I’m not a fun person to argue with. When my pride kicks in, I find it all too easy to use my legal training to cross examine others and back them into a corner with leading questions.
As you can imagine, Corlette hates it when I go into attorney mode.
But God gave her a weapon as powerful as my adversarial skills. She was a second grade teacher, so she could control twenty-five students with the tone of her voice.
We never yell, but when it’s lawyer vs teacher, our conversations can get quite intense.
One morning we had a disagreement over some trivial matter. After we each made our opening arguments, she retreated to the bathroom to stoke up “the voice” while I stood in the bedroom planning further prosecution.

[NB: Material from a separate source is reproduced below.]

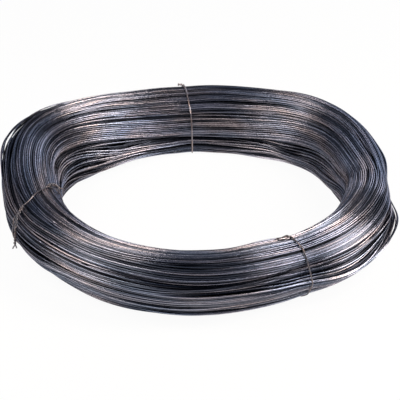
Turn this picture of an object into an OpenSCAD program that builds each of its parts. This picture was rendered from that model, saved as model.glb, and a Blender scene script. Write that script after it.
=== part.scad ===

I was just about to walk into the bathroom to lay out my case against her when the GPS acrostic came to mind.
- Grade your values: Evaluate your current values
- Pursue worthy values: Family, heroes, role models, employer
- Serve others: It will make you happier!
As I searched my heart, I instantly realized that my motives and plans were 100% inconsistent with several of the key values I want to live out with other people, especially my wife, such as humility, love, gentleness, patience and forgiveness.
I also remembered a quote from a man I deeply respect: “Deliver me from this lust of always vindicating myself.” Ouch!! It was obvious that I struggled with the same reflex reaction to criticism.
And then I remembered some of the men I looked to as role models. I recalled specific examples of their gentleness and kindness to me and other people in our church, and sometimes to their own wives.
As I reflected on these examples, all of the angry wind went out of my sails. My consuming desire to prosecute my wife and vindicate myself totally evaporated.
Within moments I could feel my muscles relax and my pulse slow down as the adrenaline stopped flowing.
A few seconds later I walked into the bathroom and said, “Corlette, I’m sorry, I was wrong.”
She had been expecting a cross-examination, so my words caught her completely off guard. But her face quickly softened, and she said, “No, it was really my fault. I shouldn’t have approached you like that.”
Needless to say, the conversation only got better from there, as each of us got back on track with the values we want to live out in our marriage.
The next time you’re faced with an emotional encounter or a difficult relational decision, I encourage to use the GPS acrostic to make sure that your words and actions line up with the values you want to characterize your life.
You’ll be pleasantly surprised at how many wrong turns (and regrettable words) you can avoid and how quickly you will find your feet back on the path of peace.
– Ken Sande
Reflection Questions
- What is your reflex reaction when someone challenges, criticizes or blames you? Is it to live out the values you aspire to follow? If not, what is your instinctive goal?
- How do these types of conversations go when you give into your reflex reactions?
- Can you think of a time when you (or someone you know) changed the course of a difficult conversation by consciously seeking to values like humility, love, gentleness, patience and forgiveness?
- Is there a situation in your life right now where you could apply this concept? How do you think it might change the course of that situation?